DATASET SECTION:

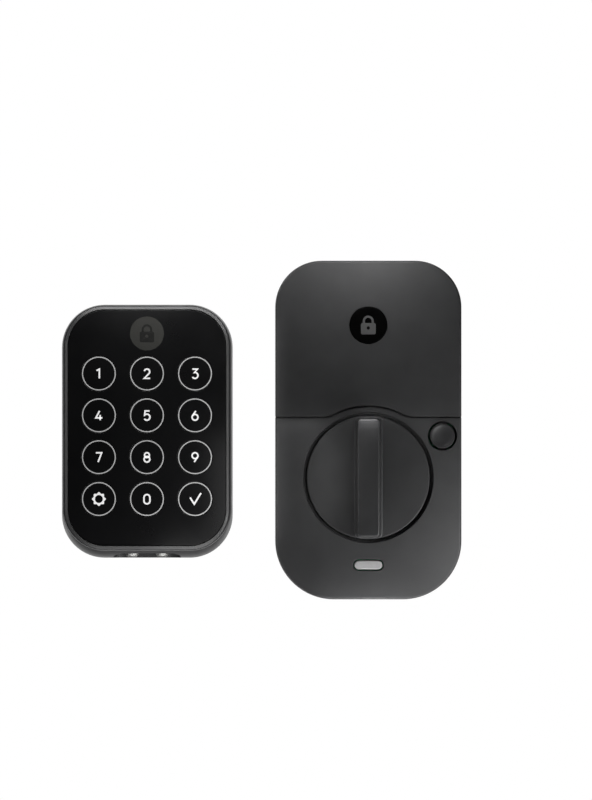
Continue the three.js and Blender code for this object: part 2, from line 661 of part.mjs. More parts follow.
// A disc with an upright grip across it, socketed underneath for the hub's square.
function thumbturn() {
  const [z0, z1] = KNOB.z;
  const { radius, edge } = KNOB;
  const face = turned(
    [[0, z0], [radius, z0], [radius, z1 - edge], [radius - edge, z1], [0, z1]],
    SIDES.large, 0, SPINDLE_Y,
  );
  const boss = rod(KNOB.bossRadius, [KNOB.bossFoot, z0 + edge], 0, SPINDLE_Y);
  return cut(
    join(face, thumbturnGrip(), boss),
    squareAt(DRIVE_SQUARE.side / 2 + DRIVE_SQUARE.gap, [-FAR, KNOB.socketTop]),
    rod(KNOB.screwHole, [-FAR, KNOB.screwTop], 0, SPINDLE_Y, SIDES.small),
  );
}

// The gear's seat on the hub: a round with two flats.
function gearSeat(grow, z) {
  const half = HUB.seatHalf + grow;
  return rod(HUB.seatRadius + grow, z, 0, SPINDLE_Y, SIDES.medium).intersect(
    block(-half, half, ...THROUGH, ...THROUGH),
  );
}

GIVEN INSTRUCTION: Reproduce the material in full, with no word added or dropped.

PROBLEM SOLUTION:
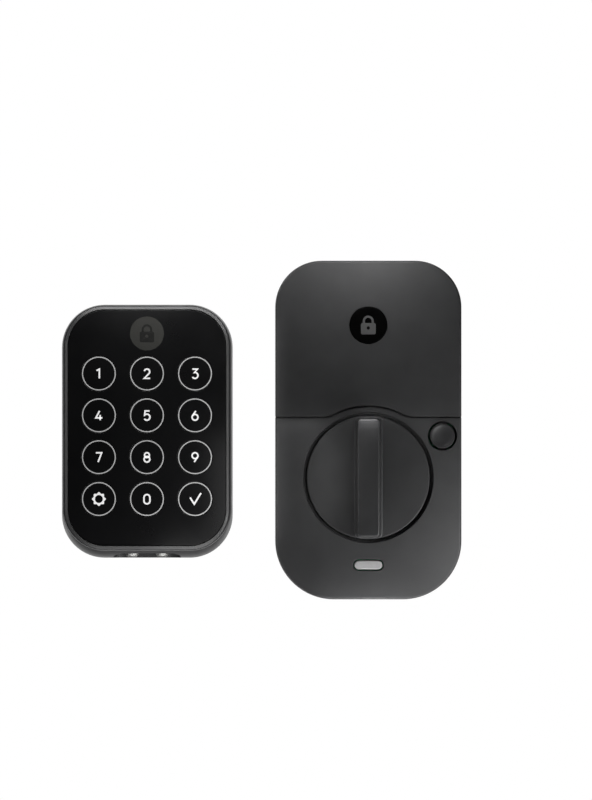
Continue the three.js and Blender code for this object: part 2, from line 661 of part.mjs. More parts follow.
// A disc with an upright grip across it, socketed underneath for the hub's square.
function thumbturn() {
  const [z0, z1] = KNOB.z;
  const { radius, edge } = KNOB;
  const face = turned(
    [[0, z0], [radius, z0], [radius, z1 - edge], [radius - edge, z1], [0, z1]],
    SIDES.large, 0, SPINDLE_Y,
  );
  const boss = rod(KNOB.bossRadius, [KNOB.bossFoot, z0 + edge], 0, SPINDLE_Y);
  return cut(
    join(face, thumbturnGrip(), boss),
    squareAt(DRIVE_SQUARE.side / 2 + DRIVE_SQUARE.gap, [-FAR, KNOB.socketTop]),
    rod(KNOB.screwHole, [-FAR, KNOB.screwTop], 0, SPINDLE_Y, SIDES.small),
  );
}

// The gear's seat on the hub: a round with two flats.
function gearSeat(grow, z) {
  const half = HUB.seatHalf + grow;
  return rod(HUB.seatRadius + grow, z, 0, SPINDLE_Y, SIDES.medium).intersect(
    block(-half, half, ...THROUGH, ...THROUGH),
  );
}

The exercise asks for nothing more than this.